A dívida portuguesa não passa ao lado desta tendência. A taxa a dez anos chegou a atingir esta segunda-feira os 3,682%, o valor mais alto desde o Brexit. A subida seria refreada para 3,541% no final da sessão. Antes das eleições nos EUA, a taxa era de 3,222%. Para já, o aumento aparenta não levantar grandes alarmes, segundo alguns analistas contactados pelo Negócios.
Financiamento difícil?
A escalada dos juros ocorre numa altura em que falta a Portugal um leilão de obrigações do Tesouro (OT) para completar o financiamento de médio e longo prazo do ano. Na passada quinta-feira, Cristina Casalinho havia referido ao Negócios que "ainda existe a possibilidade de realização de um leilão de OT até final do ano, assegurando regularidade de presença de mercado". Para o Commerzbank essa operação poderá avançar na próxima semana. Entretanto, esta quarta-feira há uma espécie de ensaio com uma operação de financiamento de curto prazo de até 1.500 milhões em bilhetes do Tesouro.
Mas se o plano de financiamento de 2016 está praticamente completo, o banco alemão levanta algumas preocupações sobre como se fará a gestão da dívida no próximo ano. "A reapreciação das obrigações dos governos da Zona Euro torna os 16 mil milhões de euros de obrigações previstos pelo IGCP a emitir no próximo ano uma tarefa mais difícil", refere David Schnautz, estratego do Commerzbank.
Já Paula Carvalho refere que ainda é cedo para tirar conclusões. "Por enquanto estamos longe de níveis preocupantes, ainda que o prémio de risco de Portugal esteja elevado comparativamente a outros periféricos", diz a economista-chefe do BPI.
No entanto, caso a tendência de subida persista, Paula Carvalho refere que "no limite, a escalada de juros pode ter implicações no plano de financiamento". Explica que "caso a pressão persista, pode levar ao adiamento do reembolso antecipado do empréstimo ao FMI, que se prevê que seja de 1,5 mil milhões de euros em 2017; e pode fazer aumentar o peso das emissões de curto prazo". Além do cancelamento do reembolso, o Tesouro pode ainda tentar apostar mais no retalho ou utilizar parte da almofada financeira.

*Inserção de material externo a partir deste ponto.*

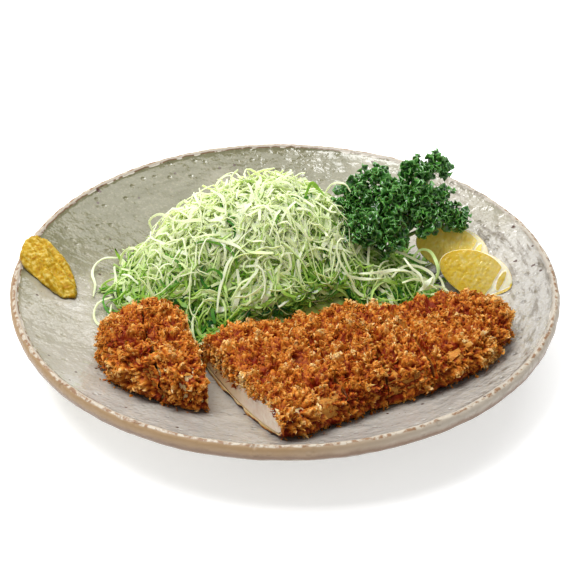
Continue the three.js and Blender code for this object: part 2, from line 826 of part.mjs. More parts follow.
// A frilled leaflet: a thin wavy disc, both faces split alike, edge toward the outside.
function leafletSolid(centre, outward, phase) {
  const sides = 8;
  const side = new THREE.Vector3(outward.y, -outward.x, 0.3).normalize();
  const up = new THREE.Vector3().crossVectors(outward, side).normalize();
  const face = (height) => (scale) =>
    Array.from({ length: sides }, (_, k) => {
      const angle = (2 * Math.PI * k) / sides;
      const frill = 1 + 0.16 * Math.cos(4 * angle + phase);
      const reach = PARSLEY.leafletRadius * scale * frill;
      const point = centre.clone();
      point.addScaledVector(outward, reach * Math.cos(angle));
      point.addScaledVector(side, reach * Math.sin(angle));
      const ruffle = 1.7 * scale * Math.sin(3 * angle + phase);
      point.addScaledVector(up, ruffle + height);
      return point.toArray();
    });
  const thickness = 1.2;
  const upper = face(thickness / 2);
  const lower = face(-thickness / 2);
  const pole = (height) => [centre.clone().addScaledVector(up, height).toArray()];
  return solidThrough([pole(-thickness / 2), lower(1), upper(1), pole(thickness / 2)]);
}

function stemSolid(head) {
  const root = new THREE.Vector3(...PARSLEY_ROOT);
  const tip = new THREE.Vector3(head[0], head[1], head[2]);
  const bow = root.clone().lerp(tip, 0.5).add(new THREE.Vector3(0, -1.5, 2));
  const curve = new THREE.QuadraticBezierCurve3(root, bow, tip);
  const sides = 5;
  const rings = curve.getPoints(2).map((point) =>
    Array.from({ length: sides }, (_, k) => {
      const angle = (2 * Math.PI * k) / sides;
      const reach = PARSLEY.stemRadius;
      return [point.x + reach * Math.cos(angle), point.y + reach * Math.sin(angle), point.z];
    }),
  );
  return solidThrough(rings);
}

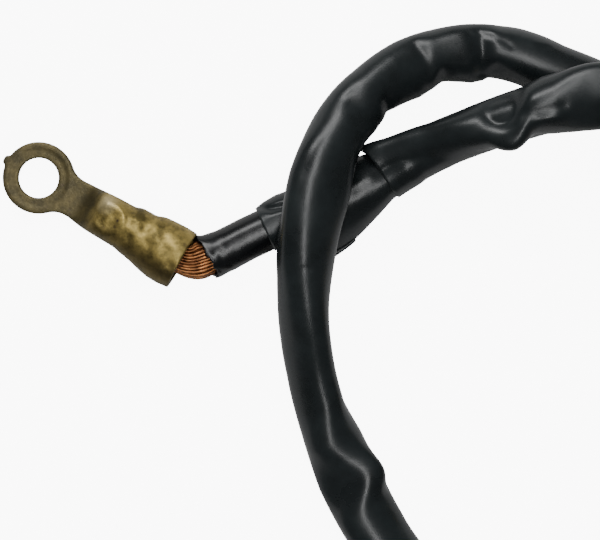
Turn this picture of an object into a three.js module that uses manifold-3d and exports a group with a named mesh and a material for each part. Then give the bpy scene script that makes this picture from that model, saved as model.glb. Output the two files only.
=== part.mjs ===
import * as THREE from "three";
import { mergeVertices } from "three/addons/utils/BufferGeometryUtils.js";
import Module from "manifold-3d";

// A starter motor cable: one stranded conductor in black insulation, a loose
// outer sleeve with a short joint sleeve at each end, and a ring terminal on
// each end. It lies on the floor in one and a bit loose turns. Millimetres, +Z up.

// Cable sizes
const conductorRadius = 3.15;
const fitGap = 0.3;
const insulationWall = 1.0;
const jointSleeveWall = 0.45;
const outerSleeveGap = 0.3;
const outerSleeveWall = 0.5;

const insulationBore = conductorRadius + fitGap;
const insulationRadius = insulationBore + insulationWall;
const jointSleeveBore = insulationRadius + fitGap;
const jointSleeveRadius = jointSleeveBore + jointSleeveWall;
const outerSleeveBore = jointSleeveRadius + outerSleeveGap;
const outerSleeveRadius = outerSleeveBore + outerSleeveWall;

// Ring terminal sizes
const boltHoleRadius = 4.2;
const palmRadius = 7.55;
const sheetThickness = 1.4;
const neckWidth = 8.3;
const neckFillet = 5;
const nubWidth = 2.2;
const nubReach = 0.8;
const barrelBore = conductorRadius + fitGap;
const barrelWall = 1.25;
const stepRise = 0.65;
const bellRise = 1.6;
const shoulderStart = 10.5;
const shoulderRun = 6.5;
const stepStart = 21.6;
const stepRun = 1.5;
const bellStart = 26.4;
const bellRun = 3;
const barrelMouth = 35;
const flatness = 8;
const shoulderSteps = 6;
const roundSides = 24;
const joinOverlap = 1;

const barrelRadius = barrelBore + barrelWall;
const bellRadius = barrelRadius + bellRise;
const palmHeight = bellRadius - barrelRadius;
const shoulderEnd = shoulderStart + shoulderRun;

// Cable route, from inside the near terminal to inside the far one
const route = [
  [-37, 9.5, 6.3],
  [-27.5, 4, 6.2],
  [-23, 1.8, 5.8],
  [-19, 2.5, 5.4],
  [-10, 7, 5.3],
  [-1, 11, 5.3],
  [6.5, 13.5, 5.4],
  [13, 16.5, 5.9],
  [20, 21, 7.3],
  [27, 25, 10],
  [36, 28.5, 14.6],
  [46, 31.5, 17.7],
  [56, 34, 18.6],
  [67, 34.5, 18.7],
  [79, 33.5, 18.3],
  [91, 30.5, 16.2],
  [102, 24, 12.5],
  [110, 14, 8.9],
  [115, 1, 6.7],
  [115.5, -14, 6],
  [111.5, -31, 6],
  [103, -47, 6],
  [90, -60, 6],
  [71.5, -70, 6],
  [51, -74, 6],
  [32, -70, 6],
  [18.5, -58, 6],
  [8, -38, 6.2],
  [2.5, -22, 8.7],
  [0.5, -6, 13.8],
  [3, 13.5, 17.1],
  [11.5, 33.5, 11.8],
  [25.5, 43, 7.2],
  [40, 45, 6],
  [55.5, 40, 6],
  [69.5, 33.5, 6],
  [85, 24.5, 5.6],
  [94.5, 9, 5.3],
  [96, -2, 5.8],
  [93.5, -16, 6.3],
];
const routeSteps = 84;
const cableSides = 12;

// Where each sleeve starts and ends, in route steps
const insulationEnds = [3, 82];
const nearJointSleeveEnds = [5, 10];
const farJointSleeveEnds = [75, 80];
const outerSleeveEnds = [9, 76];

// Where the terminals lie: centre of the bolt hole, and the barrel's direction
const nearTerminal = { x: -54.83, y: 19.33, turn: -29.4 };
const farTerminal = { x: 87, y: -42, turn: 76 };

const wasm = await Module();
wasm.setup();

// Solids to and from manifold
function toSolid(geometry) {
  const bare = geometry.clone();
  bare.deleteAttribute("normal");
  bare.deleteAttribute("uv");
  const merged = mergeVertices(bare, 1e-4);
  return new wasm.Manifold(new wasm.Mesh({
    numProp: 3,
    vertProperties: new Float32Array(merged.attributes.position.array),
    triVerts: new Uint32Array(merged.index.array),
  }));
}

function toGeometry(solid) {
  const mesh = solid.getMesh();
  const geometry = new THREE.BufferGeometry();
  geometry.setAttribute("position", new THREE.BufferAttribute(mesh.vertProperties, 3));
  geometry.setIndex(new THREE.BufferAttribute(mesh.triVerts, 1));
  const flat = geometry.toNonIndexed();
  flat.computeVertexNormals();
  return flat;
}

// A stretch of the route, with its stations kept in step with the whole
class Stretch extends THREE.Curve {
  constructor(whole, first, last) {
    super();
    this.whole = whole;
    this.first = first / routeSteps;
    this.last = last / routeSteps;
  }

  getPoint(t, target = new THREE.Vector3()) {
    return this.whole.getPointAt(THREE.MathUtils.lerp(this.first, this.last, t), target);
  }

  getPointAt(u, target) {
    return this.getPoint(u, target);
  }

  getTangentAt(u, target = new THREE.Vector3()) {
    return this.whole.getTangentAt(THREE.MathUtils.lerp(this.first, this.last, u), target);
  }
}

const centreline = new THREE.CatmullRomCurve3(route.map((point) => new THREE.Vector3(...point)));
centreline.arcLengthDivisions = 2000;

// A rod, or a tube where a bore is given, along a stretch of the route
function alongRoute(radius, bore, [first, last]) {
  const section = new THREE.Shape().absarc(0, 0, radius, 0, Math.PI * 2);
  if (bore > 0) {
    section.holes.push(new THREE.Path().absarc(0, 0, bore, 0, Math.PI * 2));
  }
  return new THREE.ExtrudeGeometry(section, {
    steps: last - first,
    curveSegments: cableSides / 2,
    extrudePath: new Stretch(centreline, first, last),
  });
}

// The flat palm with its neck and the small nub left at its far end
function palmGeometry() {
  const half = neckWidth / 2;
  const filletY = half + neckFillet;
  const filletX = Math.sqrt((palmRadius + neckFillet) ** 2 - filletY ** 2);
  const filletAngle = Math.atan2(filletY, filletX);
  const nubAngle = Math.asin(nubWidth / 2 / palmRadius);
  const outline = new THREE.Shape();
  outline.moveTo(shoulderStart + joinOverlap, -half);
  outline.lineTo(shoulderStart + joinOverlap, half);
  outline.absarc(filletX, filletY, neckFillet, -Math.PI / 2, filletAngle - Math.PI, true);
  outline.absarc(0, 0, palmRadius, filletAngle, Math.PI - nubAngle);
  outline.lineTo(-palmRadius - nubReach, nubWidth / 2);
  outline.lineTo(-palmRadius - nubReach, -nubWidth / 2);
  outline.absarc(0, 0, palmRadius, Math.PI + nubAngle, Math.PI * 2 - filletAngle);
  outline.absarc(filletX, -filletY, neckFillet, Math.PI - filletAngle, Math.PI / 2, true);
  outline.holes.push(new THREE.Path().absarc(0, 0, boltHoleRadius, 0, Math.PI * 2));
  return new THREE.ExtrudeGeometry(outline, {
    depth: sheetThickness,
    bevelEnabled: false,
    curveSegments: roundSides / 2,
  });
}

// One section across the barrel, from a flat bar (high power) to a circle (power 2)
function barrelSection(along, halfWidth, height, power) {
  const ring = [];
  for (let i = 0; i < roundSides; i++) {
    const angle = (i / roundSides) * Math.PI * 2;
    const across = Math.sign(Math.cos(angle)) * Math.abs(Math.cos(angle)) ** (2 / power);
    const up = Math.sign(Math.sin(angle)) * Math.abs(Math.sin(angle)) ** (2 / power);
    ring.push(along, halfWidth * across, (height / 2) * up);
  }
  return ring;
}

// The outside of the barrel: it swells from the flat neck, steps out, then bells
function barrelSections() {
  const sections = [];
  for (let i = 0; i <= shoulderSteps; i++) {
    const share = i / shoulderSteps;
    const swell = THREE.MathUtils.smoothstep(share, 0, 1);
    const height = THREE.MathUtils.lerp(sheetThickness, 2 * barrelRadius, swell);
    const ring = barrelSection(
      shoulderStart + share * shoulderRun,
      THREE.MathUtils.lerp(neckWidth / 2, barrelRadius, Math.sqrt(share)),
      height,
      THREE.MathUtils.lerp(flatness, 2, Math.sqrt(share)),
    );
    sections.push({ ring, middle: palmHeight + height / 2 });
  }
  const profile = [
    [stepStart, barrelRadius],
    [stepStart + stepRun, barrelRadius + stepRise],
    [bellStart, barrelRadius + stepRise],
    [bellStart + bellRun, bellRadius],
    [barrelMouth, bellRadius],
  ];
  for (const [along, radius] of profile) {
    sections.push({ ring: barrelSection(along, radius, 2 * radius, 2), middle: bellRadius });
  }
  return sections;
}

// A closed skin over a row of sections
function loft(sections) {
  const positions = [];
  for (const { ring, middle } of sections) {
    for (let i = 0; i < ring.length; i += 3) {
      positions.push(ring[i], ring[i + 1], ring[i + 2] + middle);
    }
  }
  const faces = [];
  const lastStart = (sections.length - 1) * roundSides;
  for (let i = 0; i < roundSides; i++) {
    const next = (i + 1) % roundSides;
    for (let start = 0; start < lastStart; start += roundSides) {
      const [a, b] = [start + i, start + next];
      faces.push(a, b, b + roundSides, a, b + roundSides, a + roundSides);
    }
    if (i > 0 && next > 0) {
      faces.push(0, next, i, lastStart, lastStart + i, lastStart + next);
    }
  }
  const geometry = new THREE.BufferGeometry();
  geometry.setAttribute("position", new THREE.Float32BufferAttribute(positions, 3));
  geometry.setIndex(faces);
  return geometry;
}

// The hole that the strands go into, turned about the barrel's axis
function boreGeometry() {
  const profile = [
    [0, shoulderEnd],
    [barrelBore, shoulderEnd],
    [barrelBore, stepStart + barrelWall / 2],
    [barrelBore + stepRise, stepStart + stepRun + barrelWall / 2],
    [barrelBore + stepRise, bellStart + barrelWall / 2],
    [barrelBore + bellRise, bellStart + bellRun + barrelWall / 2],
    [barrelBore + bellRise, barrelMouth + joinOverlap],
    [0, barrelMouth + joinOverlap],
  ];
  const points = profile.map(([radius, along]) => new THREE.Vector2(radius, along));
  const lathe = new THREE.LatheGeometry(points, roundSides);
  lathe.rotateZ(-Math.PI / 2);
  return lathe.translate(0, 0, bellRadius);
}

function ringTerminal({ x, y, turn }) {
  const palm = toSolid(palmGeometry().translate(0, 0, palmHeight));
  const barrel = toSolid(loft(barrelSections()));
  const bore = toSolid(boreGeometry());
  const geometry = toGeometry(palm.add(barrel).subtract(bore));
  geometry.rotateZ(THREE.MathUtils.degToRad(turn));
  return geometry.translate(x, y, 0);
}

// Finishes
const brass = { color: 0x9a8552, roughness: 0.45, metalness: 0.9 };
const copper = { color: 0xb06a3f, roughness: 0.5, metalness: 0.9 };
const jacketBlack = { color: 0x17191a, roughness: 0.45, metalness: 0 };
const sleeveBlack = { color: 0x202426, roughness: 0.25, metalness: 0 };

const cable = new THREE.Group();
cable.name = "starter_motor_cable";

function addPiece(name, geometry, finish) {
  const piece = new THREE.Mesh(geometry, new THREE.MeshStandardMaterial(finish));
  piece.name = name;
  cable.add(piece);
}

addPiece("ring_terminal_near", ringTerminal(nearTerminal), brass);
addPiece("ring_terminal_far", ringTerminal(farTerminal), brass);
addPiece("conductor", alongRoute(conductorRadius, 0, [0, routeSteps]), copper);
addPiece("insulation", alongRoute(insulationRadius, insulationBore, insulationEnds), jacketBlack);
addPiece(
  "joint_sleeve_near",
  alongRoute(jointSleeveRadius, jointSleeveBore, nearJointSleeveEnds),
  sleeveBlack,
);
addPiece(
  "joint_sleeve_far",
  alongRoute(jointSleeveRadius, jointSleeveBore, farJointSleeveEnds),
  sleeveBlack,
);
addPiece("outer_sleeve", alongRoute(outerSleeveRadius, outerSleeveBore, outerSleeveEnds), sleeveBlack);

// The origin is the middle of the base
const box = new THREE.Box3().setFromObject(cable);
const middle = box.getCenter(new THREE.Vector3());
for (const piece of cable.children) {
  piece.geometry.translate(-middle.x, -middle.y, -box.min.z);
}

export default cable;
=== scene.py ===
"""Dresses the starter motor cable: terminals, strands, insulation, sleeves, floor and light."""

import math

import bmesh
import bpy
import numpy as np
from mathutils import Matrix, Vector


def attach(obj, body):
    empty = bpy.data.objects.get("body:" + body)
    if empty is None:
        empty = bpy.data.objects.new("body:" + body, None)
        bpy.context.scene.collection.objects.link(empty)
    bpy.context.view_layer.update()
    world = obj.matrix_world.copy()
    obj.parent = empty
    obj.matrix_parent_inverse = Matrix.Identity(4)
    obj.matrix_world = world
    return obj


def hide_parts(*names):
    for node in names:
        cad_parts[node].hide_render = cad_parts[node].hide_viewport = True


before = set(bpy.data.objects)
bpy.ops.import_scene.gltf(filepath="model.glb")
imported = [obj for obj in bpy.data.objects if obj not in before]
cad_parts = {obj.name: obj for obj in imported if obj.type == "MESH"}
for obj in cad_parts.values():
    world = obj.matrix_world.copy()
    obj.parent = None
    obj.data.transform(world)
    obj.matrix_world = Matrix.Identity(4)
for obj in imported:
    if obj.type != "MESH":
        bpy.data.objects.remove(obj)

bl_info = {
    "name": "Starter motor cable",
    "version": (1, 0, 0),
    "blender": (4, 5, 0),
    "location": "View3D > Sidebar > Cable",
    "description": "Builds the visible surfaces of a starter motor cable with two ring terminals",
    "category": "Object",
}

MM = 0.001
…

Jean-Christophe Machado admite que "se esta tendência continuar, Portugal pagará mais para se financiar". Mas realça que "o plano de financiamento não deverá ficar ameaçado". E recomenda que "antes de si tirar quaisquer conclusões o melhor é esperar para ver o que Trump irá fazer, já que isso aparenta ser actualmente o principal foco dos movimentos no mercado".
Apesar da flexibilidade do financiamento, a DBRS, a única agência que mantém Portugal no radar do BCE, tinha alertado na última avaliação que "um período prolongado de taxas de juro elevadas podia impactar negativamente as dinâmicas da dívida".
O fim dos juros baixos?
Mas apesar de muitos analistas estarem ainda com uma abordagem de esperar para ver o que Trump realmente trará aos mercados, Paula Carvalho retira uma conclusão da evolução das taxas nos últimos dias: "A actual tendência recorda sobretudo que o contexto de juros muito baixos é temporário e que o regresso a uma fasquia mais elevada pode ocorrer mais cedo que o previsto".